# Toxic Comment Classification
## Jigsaw Kaggle Competition 

For this Kaggle competition, comments from Wikipedia had to be analyzed to determine their probabalistic chance of meeting a certain toxic criteria. The criteria were the following:

- toxic
- severe_toxic
- obscene
- threat
- insult
- identity_hate

The comment texts spanned from relatively mundane to extremely offensive. For EDA purposes I created wordcloud and frequency analysis but, given the offensive comments and for the sake of brevity, I will only focus on code that is relevant for the machine learning part of the challenge.

First, I imported and cleaned the text as well as all relevant libraries:


In [1]:
import pandas as pd
from sklearn.feature_extraction.text import TfidfVectorizer
from scipy.sparse import hstack
import re
from sklearn.linear_model import LogisticRegression

train=pd.read_csv("C:/Users/Malte/Documents/My repositories/Toxic-Comments-Classification/train.csv",sep=",")
test=pd.read_csv("C:/Users/Malte/Documents/My repositories/Toxic-Comments-Classification/test.csv",sep=",")

The cleaning of the text is very rudimentary and with more time, I suspect that this could've yielded the highest increase in accuracy.

In [None]:
def clean_text(text):
    text = text.lower()
    text = re.sub(r"what's", "what is ", text)
    text = re.sub(r"\'s", " ", text)
    text = re.sub(r"\'ve", " have ", text)
    text = re.sub(r"can't", "cannot ", text)
    text = re.sub(r"n't", " not ", text)
    text = re.sub(r"i'm", "i am ", text)
    text = re.sub(r"\'re", " are ", text)
    text = re.sub(r"\'d", " would ", text)
    text = re.sub(r"\'ll", " will ", text)
    text = re.sub(r"\'scuse", " excuse ", text)
    text = re.sub('\W', ' ', text)
    text = re.sub('\s+', ' ', text)
    text = text.strip(' ')
    return text

train["clean_comments"]=train["comment_text"].apply(lambda x: clean_text(x))
test["clean_comments"]=test["comment_text"].apply(lambda x: clean_text(x))

To prepare the text for vectorization, we will concatenate the two text files to make sure our tfidf-vectorizer incorporates all words into its vocabulary. 

In [None]:
word_vectorizer=TfidfVectorizer(strip_accents="unicode",token_pattern=r'\w{1,}',
                                analyzer="word",ngram_range=(1,1),stop_words="english",max_features=100000)
all_text=pd.concat([train["comment_text"],test["comment_text"]])

word_vectorizer.fit(all_text)

train_word_features = word_vectorizer.transform(train["clean_comments"])
test_word_features = word_vectorizer.transform(test["clean_comments"])

Next, we do a character vectorizer, which increases accuracy tremendously.

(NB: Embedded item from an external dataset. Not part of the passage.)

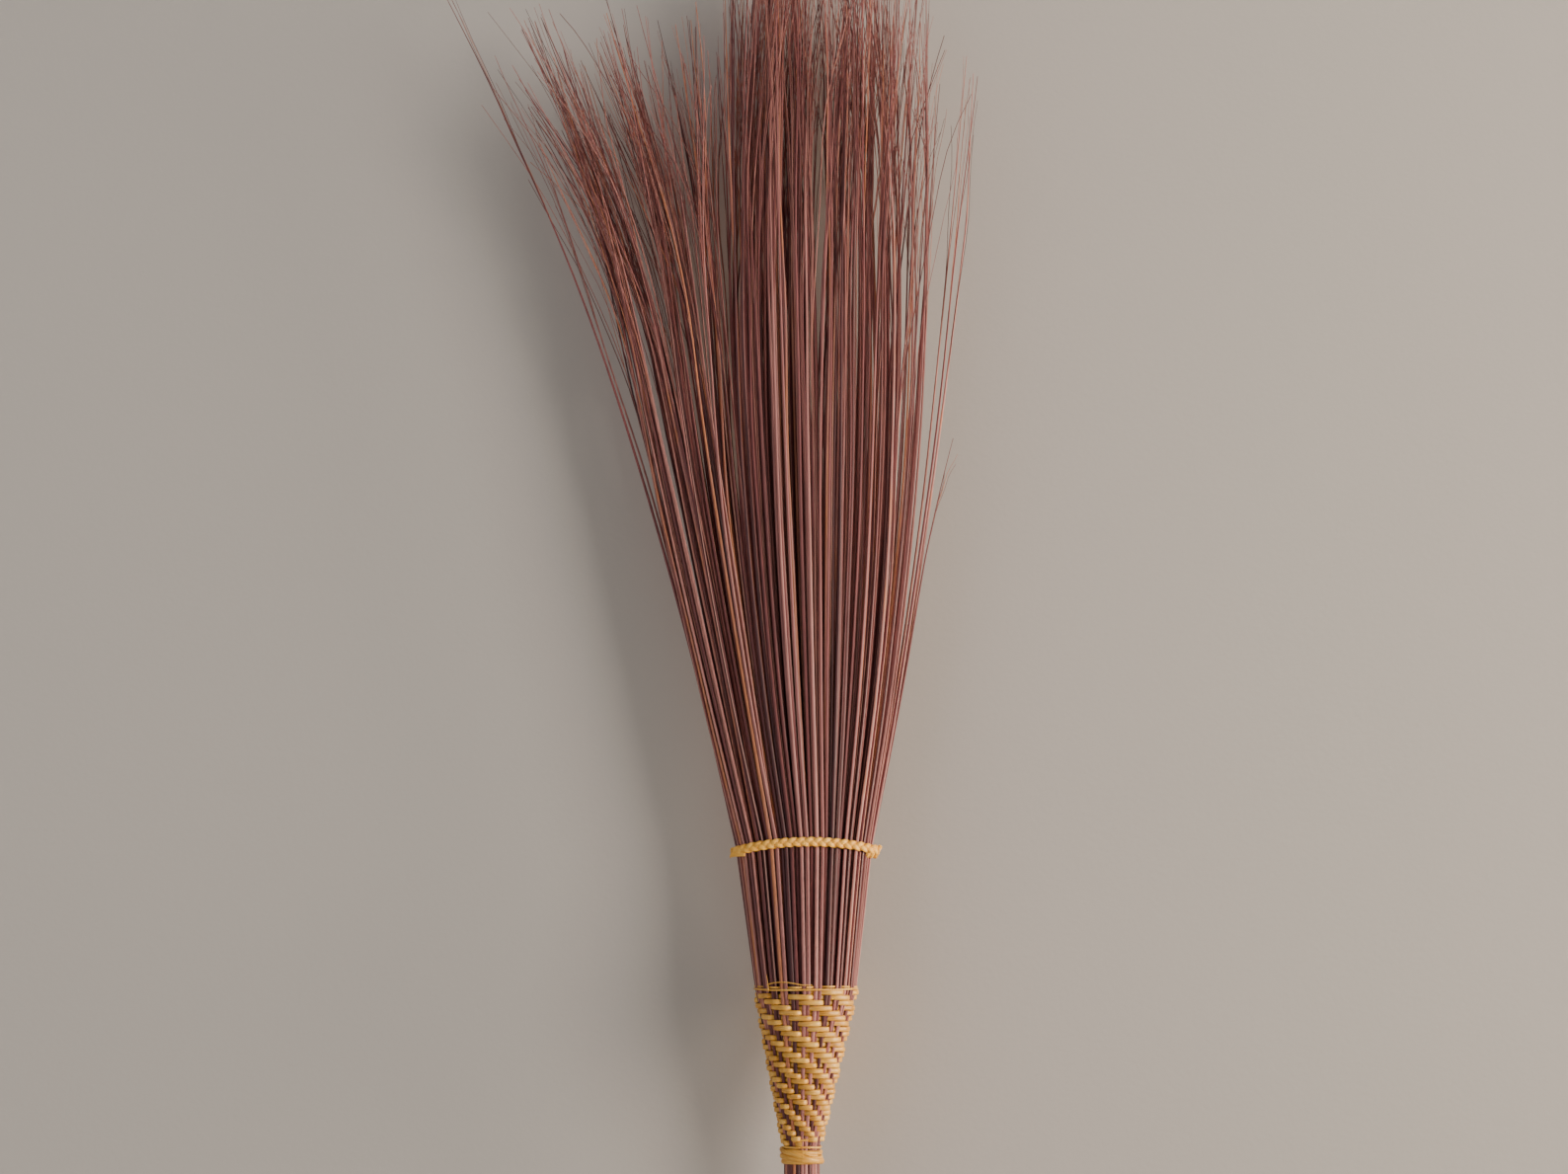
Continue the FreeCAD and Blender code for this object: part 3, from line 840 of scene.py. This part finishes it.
def loose_curl(top):
    """A curl of the lashing that lifts off the ribs, stands out and comes back to them."""
    path = []
    for k in range(CURL_STEPS + 1):
        t = k / CURL_STEPS
        # it is down again at four fifths of its length
        lift = CURL_LIFT * math.sin(math.pi * min(1, 1.25 * t)) + 0.4 * MM
        radius = LASHING_REACH + CURL_OUT * math.sin(math.pi * t)
        path.append((around(top + lift, CURL_START + CURL_ARC * t, radius), 0.8 - 0.3 * t, 0.0))
    return path


def split_end(top):
    """A thin end of the lashing that stands up beside the curl and tapers."""
    path = []
    for k in range(SPLIT_STEPS + 1):
        t = k / SPLIT_STEPS
        z = top - SPLIT_BELOW + SPLIT_LENGTH * t
        radius = LASHING_REACH + SPLIT_OUT + SPLIT_OUT * t
        path.append((around(z, SPLIT_ANGLE - 0.05 * t * t, radius), 1 - 0.6 * t, 0.0))
    return path


class BROOM_OT_cone_lashing(bpy.types.Operator):
    """Lash the cone's top edge with thin strand, leaving a loose curl and a split end"""

    bl_idname = "broom.cone_lashing"
    bl_label = "Cone top lashing"

    def execute(self, context):
        low, high = levels_of("cone_top_lashing")
        edge = wound_turn(low - 0.6 * MM, LASHING_REACH + 0.2 * MM, 0.004, 1.0, 0.15 * MM, 41, steps=90)
        profile = oval_profile("lashing_outline", 1.3 * MM, 0.8 * MM, sides=8)
        turns = [over_and_under(0.5 * (low + high)), edge, loose_curl(high)]
        piece = sweep_strands("lashing_turns", profile, turns)
        finish_piece(piece, split_cane(), "cane_binding", "cone_top_lashing")
        profile = oval_profile("split_end_outline", 0.9 * MM, 0.6 * MM, sides=6)
        piece = sweep_strands("lashing_split_end", profile, [split_end(high)], twist="MINIMUM")
        finish_piece(piece, split_cane(), "cane_binding")
        return {"FINISHED"}


TIE_LOW, TIE_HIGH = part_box("plaited_tie")
# The plait's centre line is an oval round the fan: its middle and its half widths, the levels of its
# ends and of its front and back, and how far its right end rises and its left end sinks.
TIE_MIDDLE_X = 0.5 * (TIE_LOW.x + TIE_HIGH.x) - 0.7 * MM
TIE_HALF_X = 0.5 * (TIE_HIGH.x - TIE_LOW.x) - 2.9 * MM
TIE_HALF_Y = 0.5 * (TIE_HIGH.y - TIE_LOW.y) - 2.2 * MM
TIE_ENDS_Z = TIE_LOW.z + 4.4 * MM
TIE_FRONT_Z = TIE_HIGH.z - 3.4 * MM
TIE_SKEW = 0.6 * MM
TIE_STEPS = 560
TIE_STRANDS = 3
# How far each strand swings from the centre line, in its own widths, and how deep next to how high.
PLAIT_SWING = 0.43
PLAIT_DEPTH = 0.6
# Outwards on the flat oval has only this share of the sideways part that it has on a circle.
TIE_FLATNESS = 0.35
# The knot near the right end: its first loop's middle, the step to the next one and half a loop's
# size.
KNOT_LOOPS = 3
LOOP_STEPS = 24
KNOT_PLACE = (-5.6 * MM, -6.0 * MM, -0.9 * MM)
KNOT_STEP = (2.9 * MM, 2.1 * MM)
LOOP_SIZE = (1.9 * MM, 2.6 * MM, 3.7 * MM)
# The two crossed ends at the left. Each has the side that it starts on, with 1 above and -1 below,
# and its droop in mm. Then how far they run in x and y, and how far up or down they start, in mm.
TAILS = ((1, 1.2), (-1, 4.6))
TAIL_LENGTH = (10 * MM, 11 * MM)
TAIL_CROSSING = 2.0
TAIL_STEPS = 12


def tie_line(turn):
    """The plait's centre line: an oval round the fan whose ends droop. Turn 0 is the front."""
    rise = math.cos(turn) ** 2
    skew = TIE_SKEW * math.sin(turn)
    return Vector((TIE_MIDDLE_X + TIE_HALF_X * math.sin(turn), -TIE_HALF_Y * math.cos(turn),
                   TIE_ENDS_Z + (TIE_FRONT_Z - TIE_ENDS_Z) * rise + skew))


def plait_strand(number, centre, stitch, swing):
    """One strand of the plait: it swings up and down and, twice as often, in and out."""
    length = sum((b - a).length for a, b in zip(centre, centre[1:]))
    periods = round(length / (TIE_STRANDS * stitch))
    path = []
    gone = 0.0
    for k, place in enumerate(centre):
        gone += (place - centre[k - 1]).length if k else 0.0
        phase = TAU * (periods * gone / length + number / TIE_STRANDS)
        turn = TAU * k / TIE_STEPS
        outward = Vector((math.sin(turn) * TIE_FLATNESS, -math.cos(turn), 0)).normalized()
        shift = outward * PLAIT_DEPTH * swing * math.sin(2 * phase)
        shift += Vector((0, 0, swing * math.sin(phase)))
        path.append((place + shift, 1.0, 0.0))
    return path


class BROOM_OT_tie(bpy.types.Operator):
    """Plait three strands round the fan, with crossed ends on the left and a knot on the right"""

    bl_idname = "broom.tie"
    bl_label = "Plaited tie"

    def execute(self, context):
        sizes = context.scene.broom_sizes
        centre = [tie_line(TAU * k / TIE_STEPS) for k in range(TIE_STEPS + 1)]
        swing = PLAIT_SWING * sizes.tie_strand
        paths = [plait_strand(n, centre, sizes.tie_stitch, swing) for n in range(TIE_STRANDS)]
        profile = oval_profile("plait_outline", sizes.tie_strand, 0.55 * sizes.tie_strand,
                               sides=9, boxiness=0.85)
        piece = sweep_strands("plaited_strands", profile, paths)
        finish_piece(piece, plaited_fibre(), "plaited_cord", "plaited_tie")
        self.add_knot(tie_line(TAU / 4))
        self.add_tails(tie_line(-TAU / 4))
        return {"FINISHED"}

    def add_knot(self, right):
        """The knot's turns round the plait, near the tie's right end."""
        loops = []
        for n in range(KNOT_LOOPS):
            loop = []
            for k in range(LOOP_STEPS + 1):
                turn = TAU * k / LOOP_STEPS
                x = KNOT_PLACE[0] + KNOT_STEP[0] * n + LOOP_SIZE[0] * math.sin(turn)
                y = KNOT_PLACE[1] + KNOT_STEP[1] * n - LOOP_SIZE[1] * math.cos(turn)
                z = LOOP_SIZE[2] * math.sin(turn) + KNOT_PLACE[2]
                loop.append((right + Vector((x, y, z)), 1.0, 0.0))
            loops.append(loop)
        profile = oval_profile("knot_outline", 3.1 * MM, 2.0 * MM, sides=8, boxiness=0.9)
        piece = sweep_strands("tie_knot", profile, loops, twist="MINIMUM")
        finish_piece(piece, plaited_fibre(), "plaited_cord")

    def add_tails(self, left):
        """The two crossed, drooping strands at the tie's left end."""
        tails = []
        for side, droop in TAILS:
            tail = []
            for k in range(TAIL_STEPS + 1):
                t = k / TAIL_STEPS
                x = TAIL_LENGTH[0] * (1 - t) ** 2 - 1.6 * MM
                y = -TAIL_LENGTH[1] * (1 - t) - 1 * MM
                z = (TAIL_CROSSING * side * (1 - 2 * t) - droop * t) * MM
                tail.append((left + Vector((x, y, z)), 1 - 0.3 * t, 0.0))
            tails.append(tail)
        profile = oval_profile("tail_outline", 2.8 * MM, 1.8 * MM, sides=8, boxiness=0.9)
        piece = sweep_strands("tie_tails", profile, tails)
        finish_piece(piece, plaited_fibre(), "plaited_cord")


# ------------------------------------------------------------------ stage

CAMERA_BACK = 1.263
CAMERA_SIDE = -0.012
CAMERA_HEIGHT = 0.284
CAMERA_PITCH = math.radians(11.4)
CAMERA_LENS = 41.3
CAMERA_SENSOR = 36
WALL_BEHIND = 0.047
WALL_SIZE = 8
# Each light's name, place, aim, size in metres, power in watts and colour.
LIGHTS = (
    ("window_light", (4.4, -3.1, 0.7), (0, 0, 0.4), 2.4, 345, "#fff0e2"),
    ("side_light", (2.9, -0.36, 0.3), (0, 0, 0.26), 0.8, 95, "#ffe6cc"),
    ("room_light", (-2.2, -2.0, 0.9), (-0.5, 0, 0.2), 2.0, 18, "#f0eef6"),
    ("back_light", (0.5, 2.5, 1.1), (0, 0, 0.5), 1.8, 48, "#fff4ea"),
)
ROOM_COLOUR = "#dfe2e4"
ROOM_STRENGTH = 0.25


def add_plane(name, size, place, turn, material):
    """A flat stage surface, with its place in its mesh."""
    bpy.ops.object.select_all(action="DESELECT")
    bpy.ops.mesh.primitive_plane_add(size=size, location=place, rotation=turn)
    plane = bpy.context.active_object
    plane.name = name
    bpy.ops.object.transform_apply(location=True, rotation=True, scale=True)
    plane.data.materials.append(material)
    return plane


def add_area_light(name, place, aim, size, power, colour):
    """A soft square light that faces its aim."""
    bpy.ops.object.light_add(type="AREA", location=place)
    light = bpy.context.active_object
    light.name = name
    light.rotation_euler = (Vector(aim) - Vector(place)).to_track_quat("-Z", "Y").to_euler()
    light.data.size = size
    light.data.energy = power
    light.data.color = linear(colour)[:3]
    return light


class BROOM_OT_stage(bpy.types.Operator):
    """Set up the plain wall and floor, the soft lights and the camera"""

    bl_idname = "broom.stage"
    bl_label = "Stage"

    def execute(self, context):
        colours = context.scene.broom_colours
        wall = painted_plaster("emulsion_wall", tuple(colours.wall), True)
        floor = painted_plaster("pale_matt_floor", tuple(colours.floor))
        add_plane("wall", WALL_SIZE, (0, WALL_BEHIND, WALL_SIZE / 2), (TAU / 4, 0, 0), wall)
        add_plane("floor", WALL_SIZE, (0, WALL_BEHIND - WALL_SIZE / 2, 0), (0, 0, 0), floor)
        for light in LIGHTS:
            add_area_light(*light)
        world = bpy.data.worlds.new("soft_room")
        world.use_nodes = True
        background = world.node_tree.nodes["Background"]
        background.inputs["Color"].default_value = linear(ROOM_COLOUR)
        background.inputs["Strength"].default_value = ROOM_STRENGTH
        context.scene.world = world
        bpy.ops.object.camera_add(location=(CAMERA_SIDE, -CAMERA_BACK, CAMERA_HEIGHT),
                                  rotation=(TAU / 4 + CAMERA_PITCH, 0, 0))
        camera = context.active_object
        camera.data.sensor_width = CAMERA_SENSOR
        camera.data.lens = CAMERA_LENS
        context.scene.camera = camera
        return {"FINISHED"}


class BROOM_PT_panel(bpy.types.Panel):
    """The broom's sizes and colours, and a button for each group of pieces"""

    bl_idname = "BROOM_PT_panel"
    bl_label = "Palm rib broom"
    bl_space_type = "VIEW_3D"
    bl_region_type = "UI"
    bl_category = "Broom"

    def draw(self, context):
        layout = self.layout
        for group in (context.scene.broom_sizes, context.scene.broom_colours):
            for name in group.bl_rna.properties.keys():
                if name not in ("rna_type", "name"):
                    layout.prop(group, name)
        for operator in OPERATORS:
            layout.operator(operator.bl_idname)


OPERATORS = (
    BROOM_OT_stage,
    BROOM_OT_ribs,
    BROOM_OT_woven_cone,
    BROOM_OT_cone_lashing,
    BROOM_OT_collar,
    BROOM_OT_butt_binding,
    BROOM_OT_tie,
)
CLASSES = (BroomSizes, BroomColours, *OPERATORS, BROOM_PT_panel)


def register():
    for cls in CLASSES:
        bpy.utils.register_class(cls)
    bpy.types.Scene.broom_sizes = PointerProperty(type=BroomSizes)
    bpy.types.Scene.broom_colours = PointerProperty(type=BroomColours)


def unregister():
    del bpy.types.Scene.broom_colours
    del bpy.types.Scene.broom_sizes
    for cls in reversed(CLASSES):
        bpy.utils.unregister_class(cls)


def main():
    register()
    for operator in OPERATORS:
        group, name = operator.bl_idname.split(".")
        getattr(getattr(bpy.ops, group), name)()


if __name__ == "__main__":
    main()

I suppose the unique nature of toxic comments ("IDIOT!!!!!11!!!") is responsible for that. Afterwords, we combine the two features for both the training and the test set. 

In [None]:
char_vectorizer = TfidfVectorizer(
    sublinear_tf=True,
    strip_accents='unicode',
    analyzer='char',
    stop_words='english',
    ngram_range=(2, 6),
    max_features=50000)
char_vectorizer.fit(all_text)
train_char_features = char_vectorizer.transform(train["clean_comments"])
test_char_features = char_vectorizer.transform(test["clean_comments"])

train_features = hstack([train_char_features, train_word_features])
test_features = hstack([test_char_features, test_word_features])


Afterwards, we run the logistic regression algorithm over it. I experimented with some parameters, but the standard yielded my best accuracy which was 0.9802. 

In [None]:
submission=pd.DataFrame()
submission["id"]=test["id"]

for e in ratings:
    y=train[e]
    clf=LogisticRegression()
    clf.fit(train_features,y)
    submission[e]=clf.predict_proba(test_features)[:,1]

## Acknowledgements

As always, the Kaggle community was extremely helpful. I'd like to point out especially this kernel:

https://www.kaggle.com/ogrellier/lgbm-with-words-and-chars-n-gram

This helped me tremendously. I experimented with lightgbm as well but could not beat logistic regression, not even close.